Every card (and every canvas) on a Task Board or Scrum Board in Kerika has a unique URL, but most of the time you might not notice the URL shown in your browser’s address bar is changing as you open one card after another.

(And if you are using Safari on Macs, you definitely won’t notice this since Safari hides most of the URL anyway.)

These URLs can be helpful in many ways: Kerika recognizes them as pointing to other cards or canvases, and makes these links an easy way to connect up different work items.

Here’s an example of a card URL that’s referenced in a chat message:

Referencing Card URL in Chat
Referencing Card URL in Chat

Any URLs that are included as part of the chat or details of a card, that reference other cards, canvases or boards within Kerika, are automatically recognized and presented as useful links as you can see from the first chat message shown in the above example.

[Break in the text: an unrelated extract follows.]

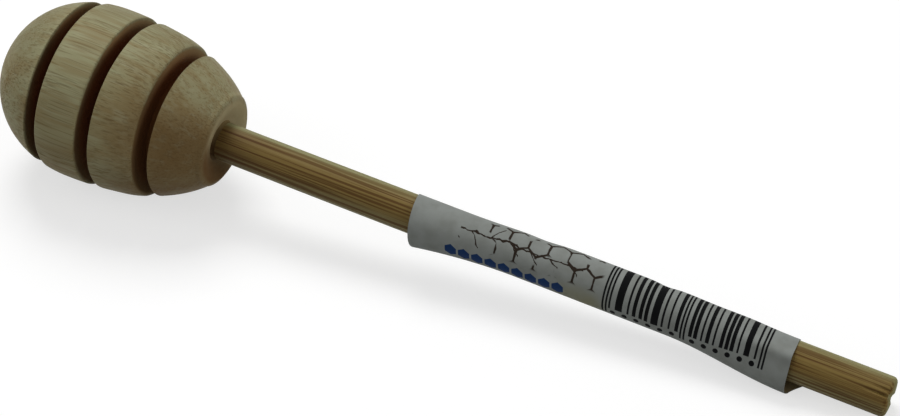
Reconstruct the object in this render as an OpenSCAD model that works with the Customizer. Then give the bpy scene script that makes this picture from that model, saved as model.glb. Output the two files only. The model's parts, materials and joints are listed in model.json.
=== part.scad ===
// Honey dipper: a turned wooden head with honey grooves, glued on a bamboo stick
// that carries a wrapped paper label. It lies on a table as it is put down: the
// head's belly and the free end of the stick touch z = 0, and the head points to -X.

/* [Head] */
// Length of the head, from its tip to the root of the rim round the stick
head_length = 37.2; // [36:0.1:39]
// Largest diameter of the head
head_diameter = 27.5; // [26:0.1:29]
// Distance from the tip to the widest place
belly_at = 15.8; // [14:0.1:17]
// Distance from the widest place to where the egg would close on the stick's side
handle_side = 25.1; // [25:0.1:28]
// Roundness of the egg: 2 is an ellipse, more is squarer
egg_power = 2.22; // [2:0.02:2.5]

/* [Grooves] */
// Number of honey grooves
groove_count = 3; // [1:1:3]
// Distance from the tip to the middle of the first groove
first_groove_at = 11.3; // [10.5:0.1:12]
// Spacing of the grooves along the head
groove_pitch = 9.15; // [8.8:0.05:9.4]
// Width of each groove
groove_width = 2.25; // [1.8:0.05:2.6]
// Diameter of the core that the grooves leave
core_diameter = 15; // [12:0.5:18]
// Edge break on the lips of the grooves
lip_break = 0.2; // [0.1:0.05:0.4]

/* [Rim and dish] */
// How far the rim rolls inwards from the egg's side to its crest
rim_roll = 0.65; // [0.4:0.05:1]
// Height of the crest over the root of the rim
rim_height = 0.75; // [0.4:0.05:1]
// Fall of the dish, from the crest to the mouth of the socket
dish_fall = 1; // [0.5:0.05:1.4]

/* [Socket and glue] */
// Depth of the socket below its mouth
socket_depth = 18; // [14:1:22]
// Thickness of the glue between stick and socket
glue_gap = 0.1; // [0.05:0.01:0.15]
// Glue left under the end of the stick
glue_bed = 0.4; // [0.2:0.1:1]
// Height of the bead of glue round the stick
bead_height = 0.7; // [0.3:0.1:1]

/* [Stick] */
// Length of the whole dipper along its axis
overall_length = 145; // [140:0.1:150]
// Diameter of the bare free end
stick_diameter = 6; // [5.8:0.05:6.2]
// Diameter at the head, where the bamboo stock runs a little thin
neck_diameter = 5.95; // [5.6:0.05:6]
// Bevel on the end in the socket
stick_bevel = 0.5; // [0.3:0.1:0.8]
// Rounding of the cut edge at the free end
cut_round = 0.35; // [0.2:0.05:0.5]
// Length of the split in the free end
split_length = 4; // [2:0.5:5]
// Width of the split at the cut
split_width = 0.25; // [0.15:0.05:0.4]
// Width of the chipped notch where the split meets the cut
notch_width = 1.1; // [0.6:0.1:1.4]
// Depth of that notch
notch_depth = 0.55; // [0.3:0.05:0.8]
// Direction of the split across the cut end, in degrees from the horizontal
split_angle = 136; // [110:1:150]

/* [Label] */
// Distance from the tip of the head to the start of the label
label_at = 70.4; // [68:0.2:72]
// Length of the label along the stick
label_length = 60; // [56:0.5:61]
// Thickness of the paper
paper = 0.1; // [0.08:0.01:0.15]
// How far the second layer covers the first, in steps of 10 degrees
overlap_steps = 8; // [3:1:12]
// How far the wrap wanders along the stick in one turn
label_skew = 1.2; // [0:0.1:2]
// Direction in which the ends of the label stand off the stick, in degrees
loose_angle = 226; // [210:1:235]
// How far the label stands off at the end near the head
loose_start = 1.4; // [0.2:0.05:1.5]
// How far it stands off at the end near the cut
loose_end = 1.6; // [0.2:0.05:1.9]
// Length of the loose stretch near the head
loose_start_length = 17; // [10:1:28]
// Length of the loose stretch near the cut
loose_end_length = 19; // [10:1:28]
// Direction of the slack along the middle, beside the free edge, in degrees
slack_angle = 46; // [30:1:60]
// How far the slack stands off
slack = 0.42; // [0:0.02:0.6]

/* [Hidden] */
$fn = 96;
head_r = head_diameter / 2;
stick_r = stick_diameter / 2;
neck_r = neck_diameter / 2;
socket_r = neck_r + glue_gap;
profile_steps = 52;
rim_steps = 6;
dish_steps = 8;
round_steps = 4;
tip_crowding = 1.4;
groove_overshoot = 0.6;
cut_overshoot = 0.1;
crest_at = head_length + rim_height;
mouth_at = crest_at - dish_fall;
socket_end = mouth_at - socket_depth;
stick_start = socket_end + glue_bed;
label_end = label_at + label_length;
bead_width = 0.5;
bead_hollow = 0.4;
adhesive = 0.02;
turn_step = 10;
wrap_steps = 360 / turn_step + overlap_steps;
seam_angle = 300;
upper_turn = 196;
label_stations = 26;
start_curl = 1.75;
curl_narrowness = 1.5;
slack_margin = 8;
slack_rise = 16;
table_gap = 0.2;
bare_gap = 0.5;
bare_at = label_end + label_skew * (wrap_steps * turn_step - upper_turn) / 360 + bare_gap;

// Radius of the egg at a distance from its tip
function egg_radius(at) =
    let(half = at < belly_at ? belly_at : handle_side)
    head_r * sqrt(max(0, 1 - pow(abs(at - belly_at) / half, egg_power)));

function groove_at(i) = first_groove_at + i * groove_pitch;

// Crest of the rim, and the dish that falls from it in a soft hollow to the socket
crest_r = egg_radius(head_length) - rim_roll;
function dish_at(part) = crest_at - dish_fall * (1 - cos(180 * part)) / 2;
dish_step = (crest_r - socket_r) / dish_steps;
mouth_slope = (dish_at(1 - 1 / dish_steps) - mouth_at) / dish_step;

// How far down the head and the free end reach when the axis is tilted
function in_groove(at) =
    len([for (i = [0:groove_count - 1]) if (abs(at - groove_at(i)) < groove_width / 2) i]) > 0;
function head_reach(tilt) =
    max([for (at = [0:0.1:head_length]) if (!in_groove(at)) at * sin(tilt) + egg_radius(at) * cos(tilt)]);
function end_reach(tilt) =
    (overall_length - cut_round) * sin(tilt) + (stick_r - cut_round) * cos(tilt) + cut_round;

// The tilt at which both touch the table, found by halving
function resting_tilt(low, high, rounds) =
    let(middle = (low + high) / 2)
    rounds == 0 ? middle
    : end_reach(middle) < head_reach(middle) ? resting_tilt(middle, high, rounds - 1)
    : resting_tilt(low, middle, rounds - 1);

tilt = resting_tilt(0, 10, 24);
axis_height = head_reach(tilt);
tip_x = min([for (at = [0:0.01:0.5]) at * cos(tilt) - egg_radius(at) * sin(tilt)]);
cut_x = (overall_length - cut_round) * cos(tilt) + (stick_r - cut_round) * sin(tilt) + cut_round;

// Lays down a piece that was drawn along +X with the tip of the head at the origin
module lay_down() {
    translate([-(tip_x + cut_x) / 2, 0, axis_height])
        rotate([0, tilt, 0])
            children();
}

// Turns an outline of [distance from the tip, radius] points about the dipper's axis
module turned(outline) {
    rotate([0, 90, 0])
        rotate_extrude()
            polygon([for (p = outline) [p[1], p[0]]]);
}

// Egg, rolled rim and dish, closed on the axis; points crowd together at the blunt tip
function egg_side() =
    [for (i = [0:profile_steps])
        let(at = head_length * pow(i / profile_steps, tip_crowding))
        [at, egg_radius(at)]];
function rim_side() =
    [for (i = [1:rim_steps])
        let(turn = 90 * i / rim_steps)
        [head_length + rim_height * sin(turn), crest_r + rim_roll * cos(turn)]];
function dish_side() =
    [for (i = [1:dish_steps])
        [dish_at(i / dish_steps), crest_r - dish_step * i]];

module egg_blank() {
    turned(concat(
        egg_side(),
        rim_side(),
        dish_side(),
        [[mouth_at, 0]]));
}

// One groove: a straight slot down to the core, with broken lips
module groove_cut(at) {
    low = at - groove_width / 2;
    high = at + groove_width / 2;
    core_r = core_diameter / 2;
    turned([
        [low, core_r],
        [low, egg_radius(low) - lip_break],
        [low - lip_break - groove_overshoot, egg_radius(low) + groove_overshoot],
        [high + lip_break + groove_overshoot, egg_radius(high) + groove_overshoot],
        [high, egg_radius(high) - lip_break],
        [high, core_r]]);
}

module dipper_head() {
    color("burlywood")
        lay_down()
            difference() {
                egg_blank();
                for (i = [0:groove_count - 1])
                    groove_cut(groove_at(i));
                translate([socket_end, 0, 0])
                    rotate([0, 90, 0])
                        cylinder(h = socket_depth + dish_fall, r = socket_r);
            }
}

// The free end is cut off with a rounded edge
function cut_edge() =
    [for (i = [0:round_steps])
        let(turn = 90 * i / round_steps)
        [overall_length - cut_round * (1 - sin(turn)), stick_r - cut_round * (1 - cos(turn))]];

// A split that closes towards the head, with a chipped notch at the cut
module split_cut() {
    reach = stick_diameter;
    rotate([split_angle - 90, 0, 0])
        translate([overall_length, 0, -reach])
            linear_extrude(height = 2 * reach) {
                wedge(split_length, split_width);
                wedge(notch_depth, notch_width);
            }
}

// A flat wedge that is as wide as given where it meets the cut
module wedge(depth, width) {
    polygon([
        [-depth, 0],
        [cut_overshoot, -width / 2],
        [cut_overshoot, width / 2]]);
}

module stick() {
    color("peru")
        lay_down()
            difference() {
                turned(concat(
                    [[stick_start, 0],
                     [stick_start, neck_r - stick_bevel],
                     [stick_start + stick_bevel, neck_r],
                     [mouth_at, neck_r],
                     [bare_at, stick_r]],
                    cut_edge(),
                    [[overall_length, 0]]));
                split_cut();
            }
}

// Radius of the stick at a distance from the tip of the head
function stick_radius(at) =
    at < mouth_at ? neck_r
    : at > bare_at ? stick_r
    : neck_r + (stick_r - neck_r) * (at - mouth_at) / (bare_at - mouth_at);

// The film of glue in the socket and the bead that was pressed out of it
module socket_glue() {
    bead_foot = mouth_at + mouth_slope * (bead_width - glue_gap);
    bead_top = mouth_at + bead_height;
    color("wheat")
        lay_down()
            turned([
                [socket_end, 0],
                [socket_end, socket_r],
                [mouth_at, socket_r],
                [bead_foot, neck_r + bead_width],
                [mouth_at + bead_height * bead_hollow, neck_r + bead_width * bead_hollow],
                [bead_top, stick_radius(bead_top)],
                [mouth_at, neck_r],
                [stick_start + stick_bevel, neck_r],
                [stick_start, neck_r - stick_bevel],
                [stick_start, 0]]);
}

// How far the paper stands off: full at each end of the label, and a little slack
// along the middle, on the other side
function clamp(x) = min(1, max(0, x));
function ease(x) = let(t = clamp(x)) t * t * (3 - 2 * t);
function loose_at(at) =
    loose_start * pow(1 - clamp((at - label_at) / loose_start_length), start_curl)
    + loose_end * (1 - ease((label_end - at) / loose_end_length));
function slack_at(at) =
    slack * ease((at - label_at - slack_margin) / slack_rise)
    * ease((label_end - slack_margin / 2 - at) / slack_rise);
function toward(angle, middle) = pow((1 + cos(angle - middle)) / 2, curl_narrowness);

// Radius of the paper's inner face: a spiral on the stick, lifted where it is loose,
// and kept off the table
function wrap_radius(at, turn) =
    let(
        angle = seam_angle + turn,
        snug = stick_radius(at) / cos(turn_step / 2) + adhesive + (paper + adhesive) * turn / 360,
        lift = loose_at(at) * toward(angle, loose_angle) + slack_at(at) * toward(angle, slack_angle),
        down = cos(tilt) * max(0.05, -sin(angle)),
        table = (axis_height - at * sin(tilt) - table_gap) / down - paper * (2 - turn / 360))
    max(snug, min(snug + lift, table));

// A ring of points for one station: the inner face out to the free edge and back
// along the outer face; the wrap is a little crooked, so the ring climbs along the stick
function wrap_ring(at) =
    let(
        inner = [for (j = [0:wrap_steps]) [j * turn_step, wrap_radius(at, j * turn_step)]],
        outer = [for (j = [wrap_steps:-1:0]) [inner[j][0], inner[j][1] + paper]])
    [for (p = concat(inner, outer))
        [at + label_skew * (p[0] - upper_turn) / 360,
         p[1] * cos(seam_angle + p[0]),
         p[1] * sin(seam_angle + p[0])]];

module paper_label() {
    ring_size = 2 * (wrap_steps + 1);
    last = label_stations * ring_size;
    points = [for (i = [0:label_stations]) each wrap_ring(label_at + label_length * i / label_stations)];
    sides = [for (i = [0:label_stations - 1], j = [0:ring_size - 1])
        let(a = i * ring_size + j, b = i * ring_size + (j + 1) % ring_size)
        each [[a, b, a + ring_size], [b, b + ring_size, a + ring_size]]];
    ends = [for (j = [0:wrap_steps - 1])
        let(back = ring_size - 1 - j)
        each [
            [j, back, j + 1],
            [back, back - 1, j + 1],
            [last + j, last + j + 1, last + back],
            [last + back, last + j + 1, last + back - 1]]];
    color("whitesmoke")
        lay_down()
            polyhedron(points = points, faces = concat(sides, ends));
}

dipper_head();
stick();
socket_glue();
paper_label();
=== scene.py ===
import json
from math import acos, asin, cos, degrees, exp, hypot, pi, radians, sin, sqrt

import bpy
from mathutils import Matrix, Vector


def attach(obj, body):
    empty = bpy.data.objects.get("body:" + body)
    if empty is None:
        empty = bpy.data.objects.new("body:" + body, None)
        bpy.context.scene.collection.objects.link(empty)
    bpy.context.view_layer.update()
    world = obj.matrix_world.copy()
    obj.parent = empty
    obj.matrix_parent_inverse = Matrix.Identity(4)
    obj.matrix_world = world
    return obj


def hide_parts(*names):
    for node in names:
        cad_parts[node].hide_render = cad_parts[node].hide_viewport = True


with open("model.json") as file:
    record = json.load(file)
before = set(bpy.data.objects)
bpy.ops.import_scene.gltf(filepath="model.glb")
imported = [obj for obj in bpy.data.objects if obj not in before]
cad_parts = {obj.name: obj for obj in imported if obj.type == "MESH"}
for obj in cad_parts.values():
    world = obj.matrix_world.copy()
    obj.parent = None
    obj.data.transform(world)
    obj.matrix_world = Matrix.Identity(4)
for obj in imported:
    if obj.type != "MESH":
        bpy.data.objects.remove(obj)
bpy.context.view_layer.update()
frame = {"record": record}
scene = bpy.context.scene
mm = 0.001
weld = 0.002 * mm  # points closer than this become one

# The mount lies on the dipper's axis, this far from the tip of the head
mountFromTip = 138.1815 * mm
stickEnd = frame["record"]["mounts"][0]
alongAxis = Vector(stickEnd["axis"]).normalized()
tip = Vector(stickEnd["pos_m"]) - alongAxis * mountFromTip
tilt = asin(-alongAxis.z)
layDown = Matrix.Translation(tip) @ Matrix.Rotation(tilt, 4, "Y")
axisHeight = tip.z / mm
print("frame loaded, the dipper leans", round(degrees(tilt), 2), "degrees")


# Every piece is drawn along X from the tip of the head, in millimetres, and laid down last

def deselectAll():
    if bpy.context.object and bpy.context.object.mode != "OBJECT":
        bpy.ops.object.mode_set(mode="OBJECT")
    bpy.ops.object.select_all(action="DESELECT")


def makeActive(piece):
    deselectAll()
    bpy.context.view_layer.objects.active = piece
    piece.select_set(True)


def pickVertices(piece, wanted):
    # selects in code, by place, and leaves the piece in edit mode
    makeActive(piece)
    bpy.ops.object.mode_set(mode="EDIT")
    bpy.ops.mesh.select_mode(type="VERT")
    bpy.ops.mesh.select_all(action="DESELECT")
    bpy.ops.object.mode_set(mode="OBJECT")
    for vertex in piece.data.vertices:
        vertex.select = wanted(vertex.co.x / mm, vertex.co.y / mm, vertex.co.z / mm)
    bpy.ops.object.mode_set(mode="EDIT")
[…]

To make it easier to get these card URLs (and to help you notice that they are important in the first place), we have made it possible to grab any card’s URL with a single click:

Card URL button
Card URL button

Clicking on the new Card URL button that appears on the top-right of each card’s detail view makes it possible to see, and copy, the card’s URL with a simple click:

Getting Card URL
Getting Card URL

We have made it easier to grab the URL of an entire board as well, from your Home Page:

Board URL
Board URL

Try this way of creating links between related work items, across all your Kerika boards.

An improvement to Views: eliminating Templates

As one of our users pointed out, Kerika’s ViewsWhat’s Assigned to Me, What Got Done, etc. — shouldn’t include any cards from templates, just regular boards.

People who use templates on a regular basis often pre-assign cards in the template: for example, an employee on-boarding template that involves HR tasks may be preassigned to a specific HR employee.

Our initial implementation of Views included cards from Templates as well, which led to a misleading impression of the amount of work, particularly unscheduled work, that was waiting for a particular person.

That’s fixed now: Views will automatically exclude cards from Templates.